Zealous undercover agents in some sting operations against potential terrorists seem to have converted disgruntled complainers into people who thought they were carrying out a terrorist plot. Like most things in life, undercover operations exist on a spectrum. At the most useful end,an operative places himself next to an existing criminal or terrorist, and finds out about his sources of supply and other contacts. In a worst case--which seems to be happening very often--the undercover operative provides the plot, the financing, and the putative weapons, and the "criminal" under investigation is nothing more than an easily manipulated dummy.

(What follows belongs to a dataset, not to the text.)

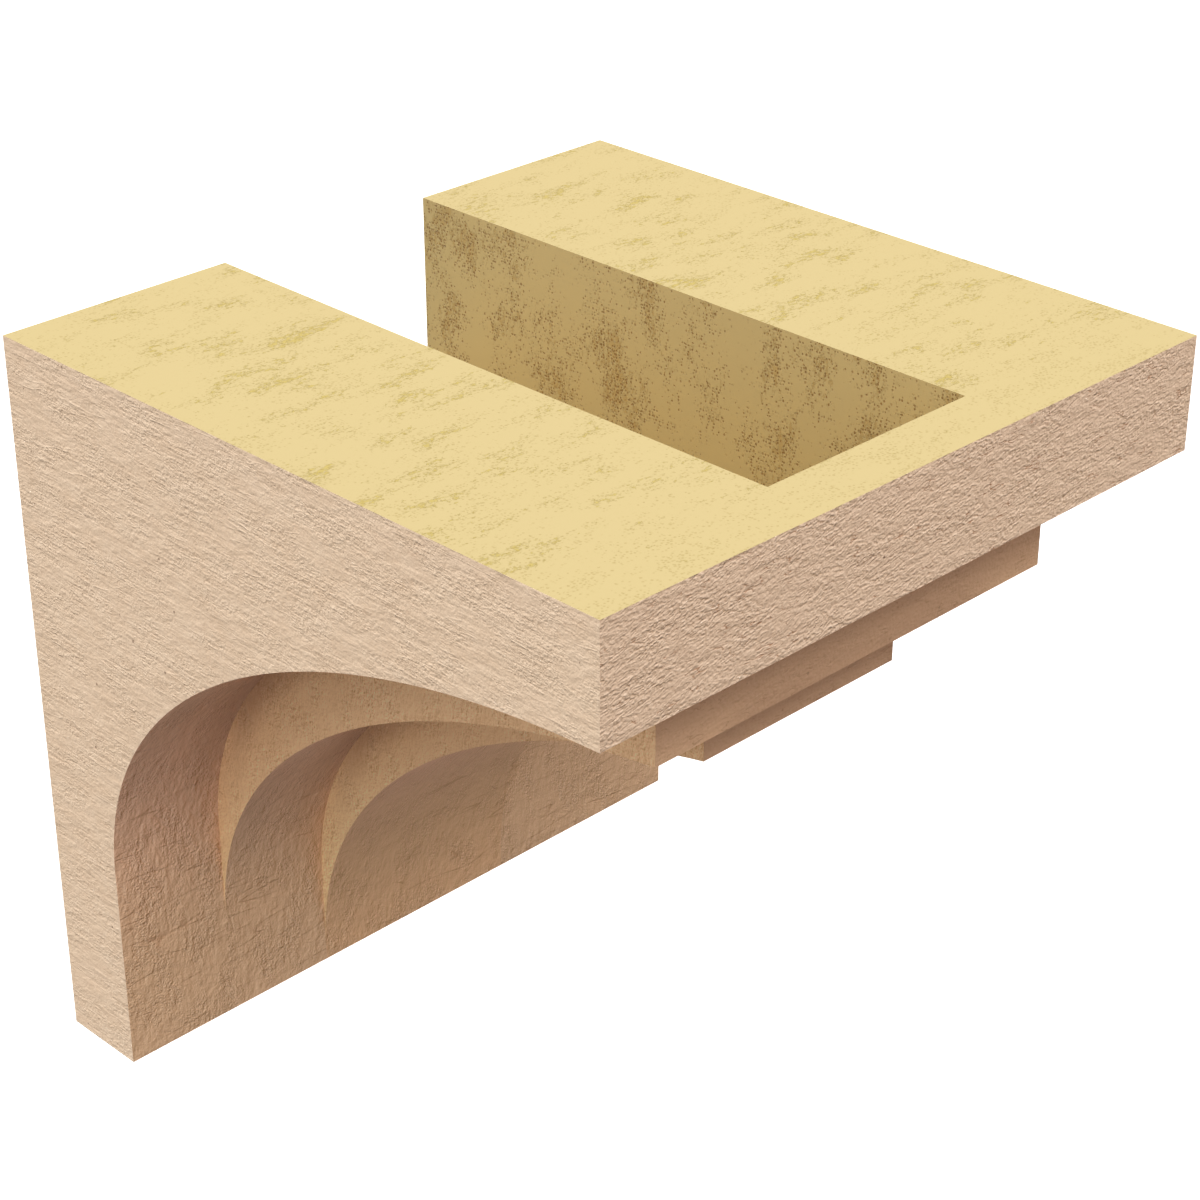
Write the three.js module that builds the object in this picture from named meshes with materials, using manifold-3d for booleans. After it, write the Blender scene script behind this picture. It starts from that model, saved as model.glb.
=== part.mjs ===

Morally, one could argue that someone who is willing to drive a bomb to a synagogue deserves prison, even if the bomb turns out not to exist. But some of these are people who might never have committed a felony in their lives if a persuasive undercover agent hadn't come along and worked on them, hard, a long time. The business of law enforcement should be to catch criminals, not create them.

Nigerian oil spills

Nigeria is another instantiation of the Libertarian paradise, a country without government. As a result, oil spills everywhere, is stopped only with difficulty and intermittently, and never cleaned up. A recent Times article interviewed fishermen mourning the entire loss of a traditional shrimp fishery. The complacent vision the Libertarians have of ultimate rational (and profit-oriented) business stewardship, if unimpeded by government, does not exist on Earth.

Anonymity

The Supreme Court rather to my surprise, came to the right result on anonymity of petition signatures. The argument was that people rallying to make homophobic discrimination state law should be able to do so secretly. The opposite is the better moral rule: anyone trying to change the laws of a state (as opposed to commenting on them merely) should be prepared to stand up. Petition signatures are action, not speech.

General McChrystal

President Obama had no choice but to fire General McChrystal for his insubordination. This appropriate procedural decision masks the substance of the problem, in which we are fighting an extremely Vietnam-like war with few options, weak allies and no easy exit. So far, the President hasn't seemed any more decisive than John Kennedy was, confronted by the compromises and lies of Vietnam.